My kids gave me that final piece. They were the final step to self-actualizing my cool. A college professor once captivated me with his description of ‘locus of control.’ It was a time in my life when I was thinking a lot about who I was and who I would be. A thing you may have noticed is something I still enjoy working on. In any case, when it comes to cool I’d come a long way from those playground days when I had little clue as to where or what it meant to be cool. So I looked for it. It was easy to find, it was over there. Go be that. And I did and I was eventually successful. But that becomes hollow, because I’m a human, full of life and thoughts and ideas and my own particular set of traits and eventually that had to come out. I hated myself for this at first. I did. I tried everything to suppress and it worked. And I stayed a version of cool that I had grown to hate. On some level that time was important to as it forced me to acknowledge that I knew what my cool was even if I was determined to deny it.
I know that the journey is murky. It has to be. The fact is life has to throw things at you that don’t have right answers. It has to make you make decisions that are yours and yours alone so you can find out who you are. So you can determine what is right for you, so you can make mistakes and grow and learn from them.
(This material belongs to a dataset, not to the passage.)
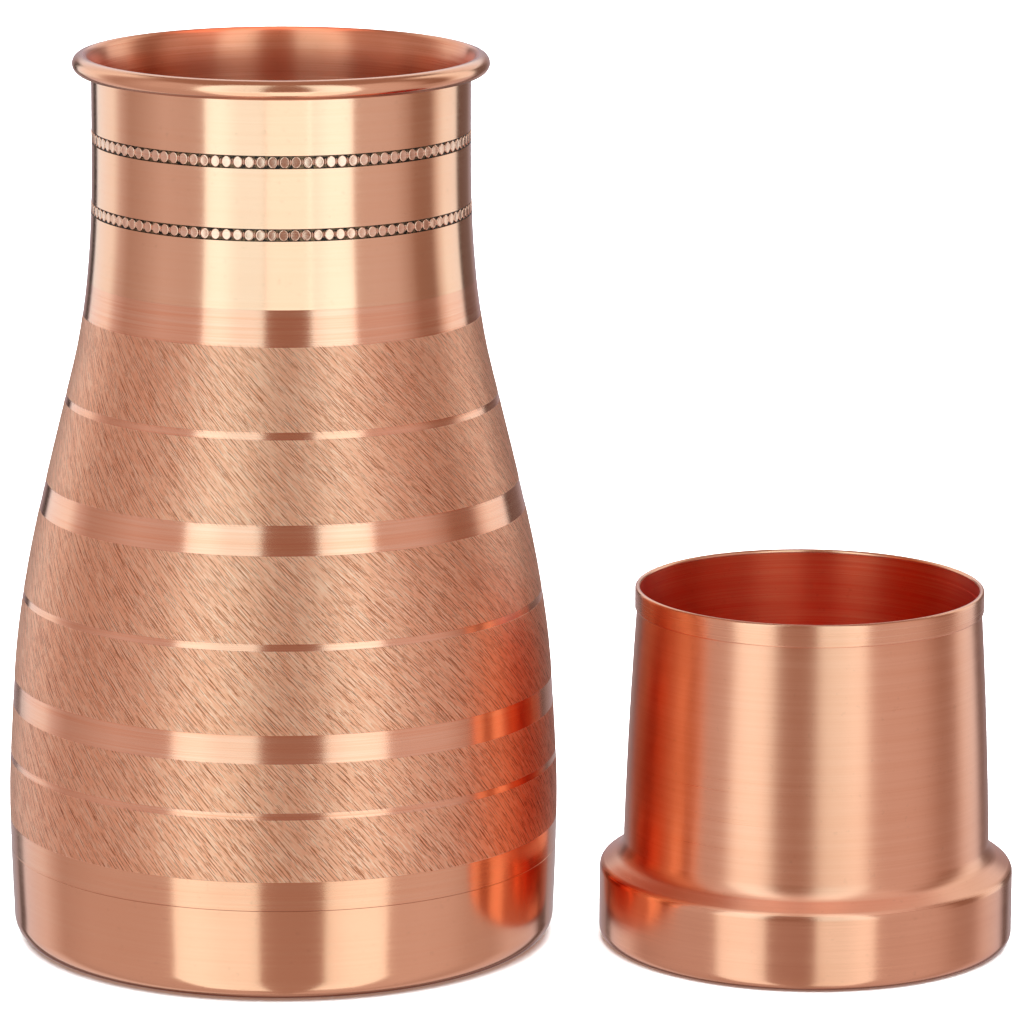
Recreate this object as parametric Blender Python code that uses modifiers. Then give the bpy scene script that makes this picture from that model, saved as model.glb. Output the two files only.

Put aside your beliefs of what is possible and imagine opening your eyes and seeing God. Not the back lit, arms outstretched, hovering in the air with flowing robes God. Imagine if he were just there. Maybe watching TV or sweeping or doing the dishes. A laundry folding God. There to protect you and keep you warm. Saving you from every imaginable danger. Feeding you three times daily and singing you beautiful songs until you fell asleep. A god that would put the sun away when you were tired and one that was there no matter when you cried out for her. A god that knew he was the biggest creature you’d ever seen and spent her time reassuring you that he was always there to protect you.
I don’t think there’s any avoiding the fact that someday I will have to apologize to my kids for the mistakes I made. In the midst of all the struggle to be a good parent, of all the effort put in making the best life we know how to make for our kids the truth is that at some point I’ll be held to account for some arbitrary reason and that will build on itself until the ultimate apology might never satisfy someone who is upset that I’m not the reason the sun comes up, I’m not able to assure all the safety I promised, I will make unfair decisions and many wrong ones. I will not live forever and I will not always be there, at least not in the way I promise them I will be. The disappointment is real. I imagine there was a time when my anger left my parents in true pain. Of course it did, they loved me and I was in pain.